Para compor o todo planejado, a parte técnica é esquema primordial. Esplendorosa fotografia de Derek Vanlint – em conluio com Scott, que segundo Vanlint, o diretor teria assumido grande parte da fotografia e que não fora creditado também como tal por questões sindicais –, que codifica o universo sujo e análogo proposto, onde a claustrofobia é um mecanismo de exclusão física dos espaços, e que seus significados vão sendo alimentados pela violência crescente de seu monstro principal. Somada ao ótimo processo de edição de Terry Rawlings, moldando o desconhecido como um vulto inicial alavancando sua presença física nos limiares das existências dos tripulantes. A questão física tanto dos espaços quanto do alienígena aqui, são explicitados propositalmente diante este universo é concatenado. O combate entre os espaços, a dialética do diminuto fechado com o avantajar do considerado monstruoso, além dos laureados efeitos visuais. Um dos grandes trabalhos visuais já intencionados e criados no cinema. Seguido a este processo está a direção de arte espetacular que cria um sem-número de artefatos que dialogam com toda proposta narrativa. Além de conterem a veracidade cênica absurda na verossimilhança daquele universo. E não esqueço da ótima trilha sonora de Jerry Goldsmith que perpassa diante do longa como uma composição colérica que narra a desconstrução duma tripulação por uma força eficaz. Exalta bem demais o climão característico do sci-fi de terror.
A escolha do artista plástico suíço H.R. Giger para o design da fera, foi para além de sua capacidade absurda como um criador de figuras rebuscadas e assustadoras somente, mas, sim pela característica visual sexual de sua obra. Visto em obras suas como Necronom IV de 1976 (que servira de base para Alien) é mostrado o aspecto claramente fálico da cabeça do alienígena, isto somado a sua boca interna de falicismo similar. Sexo é relação de poder aqui. A demonstração do interesse pelo poder. Onde a empresa Weyland-Yutani compõe esforços para a aquisição deste ser. O ser como uma conquista e como uma forma de controle a ser alcançada. Controle. Estupro. A dimensão desse filme é absurda. Além da política latente, existe esta questão absolutamente sexual, que não somente o Alien é arepresentação, mas as ações de alguns personagens deixam isso no óbvio abuso.
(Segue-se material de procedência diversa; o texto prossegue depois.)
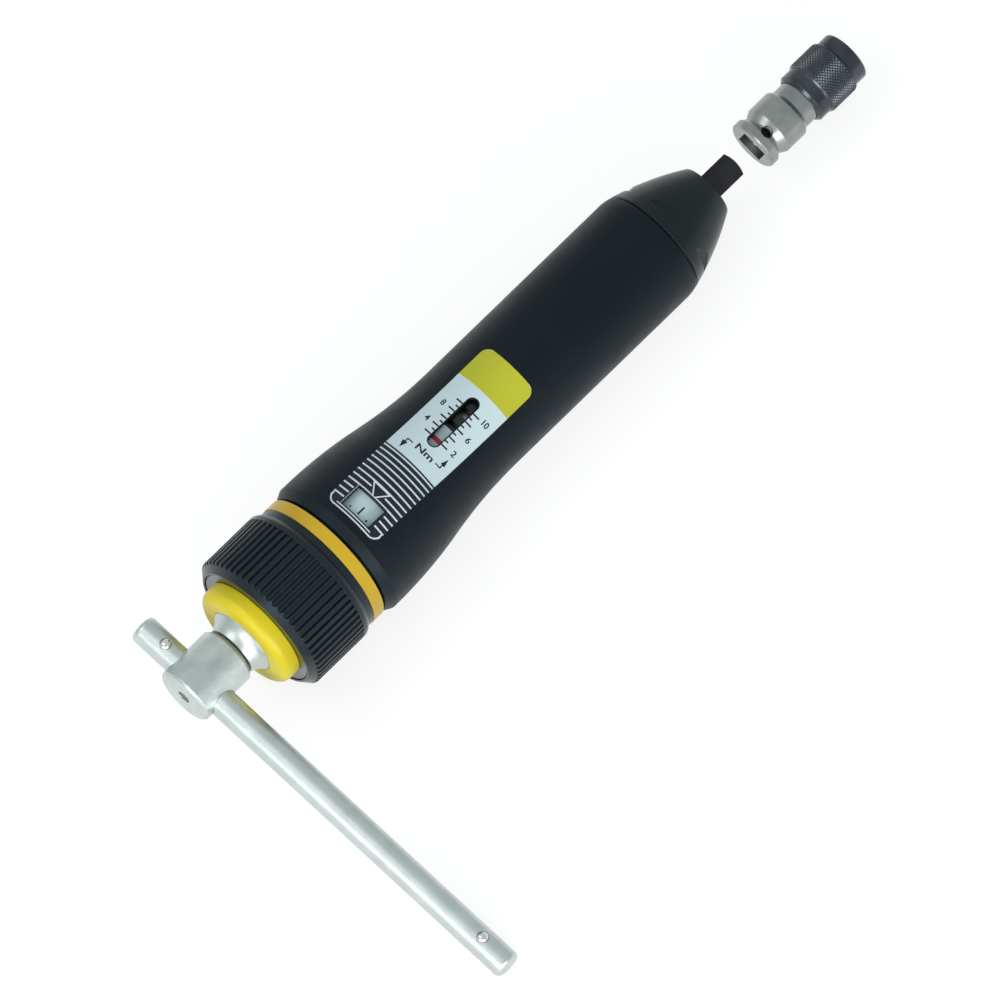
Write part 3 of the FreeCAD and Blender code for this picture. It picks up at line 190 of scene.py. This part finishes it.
def plastic(name, dark, light, grain, depth, rough, edge=0.0, gloss=0.5, tint=PLAIN):
    """Moulded plastic, paint or print: a fine grain, slow drifts of colour and uneven gloss."""
    made = Shader(name, Specular_IOR_Level=gloss, Specular_Tint=tint)
    made.colour(made.mix(made.spread(made.noise(grain * 60), *NOISE_SPAN, 0, 1), dark, light))
    made.rough(made.spread(made.noise(grain * 18, 4), *NOISE_SPAN, *rough))
    if edge:
        made.soften(edge)
    made.bump(made.noise(grain, 3), depth)
    return made


def metal(name, tone, shade, rough, marks=0.25, depth=0.002, edge=0.0, grain=0.0):
    """Bare or plated metal, turned along the axis or, with a grain, blasted."""
    made = Shader(name, Metallic=1.0)
    made.colour(made.mix(made.spread(made.noise(5, 3), *NOISE_SPAN, 0, 1), shade, tone))
    lines = made.grains(grain) if grain else made.rings(marks)
    uneven = made.math("ADD", lines, made.noise(0.6, 4))
    made.rough(made.spread(uneven, *(2 * level for level in NOISE_SPAN), *rough))
    if edge:
        made.soften(edge)
    made.bump(lines, depth)
    return made


def dress(shader, *names):
    for name in names:
        slots = nodes[name].data.materials
        slots.clear()
        slots.append(shader.material)


handle_black = plastic("handle_black", rgb(7, 13, 18), rgb(11, 18, 24), grain=0.28, depth=0.06,
                       rough=(0.4, 0.5), edge=0.2, gloss=0.24, tint=COOL)
nose_black = plastic("nose_black", rgb(8, 15, 15), rgb(12, 20, 19), grain=0.5, depth=0.02,
                     rough=(0.24, 0.34), edge=0.25, gloss=0.36, tint=COOL)
ring_black = plastic("ring_black", rgb(6, 11, 16), rgb(10, 16, 22), grain=0.24, depth=0.012,
                     rough=(0.24, 0.34), edge=0.14, gloss=0.5, tint=COOL)
label_black = plastic("label_black", rgb(12, 20, 26), rgb(17, 26, 32), grain=0.3, depth=0.003,
                      rough=(0.28, 0.36), gloss=0.4)
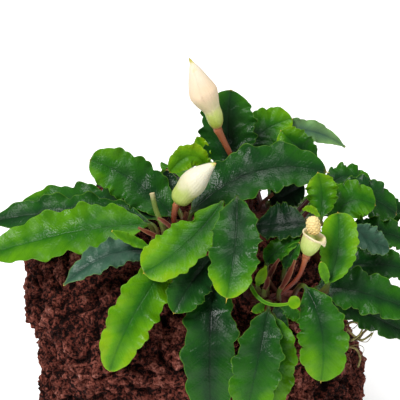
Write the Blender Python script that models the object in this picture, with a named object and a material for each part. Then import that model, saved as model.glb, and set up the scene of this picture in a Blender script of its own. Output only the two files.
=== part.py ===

Como quando Ash decide eliminar Ripley com uma revista erótica enfiada em sua boca numa sala cercada de pôsteres de mulheres seminuas. É a imposição de poder através da violência sexual. Por isso o Alien tem aquele formato fálico. Vai destruindo a tripulação fisicamente, num balé sexual da morte em movimentos eróticos. Esta dança sexual e o abuso do alienígena naquele ambiente abarrotado de terror, tecnologia e política, servem de molde coeso para uma estruturação bem característica e sofisticada daquilo que o horror pode proporcionar quando quer alçar voos outros. Nada mais escroto que um monstro criado dentro desta maçaroca. Impõe-se como ponta de lança duma reação ao ideário colonialista, tendo sido criado por ele, e usa do operacional abusivo da violência sexualizada. Esta dialética é extraordinária. O monstro fálico assassino com sua estratégia abusiva tendo sido criado por uma empresa objetivada com a expansão colonial. A criatura acaba por resistir e rebater.
Ao término ainda temos a constatação de Scott perante a sobrevivência humana diante do diferente. A fragilidade da humana seminua diante do poder do controverso em sua fronte, a exposição das fraquezas, destituição do poder imenso, por mais vultosos que sejam seus recursos. O resistir humano impassível e instintivo com o abandono da identidade pela desinformação. O abandono físico no universo desconhecido. Sexo. Política. Poder.
Material escrito em 7/11/2017, e agora devidamente recauchutado e disposto para a galera.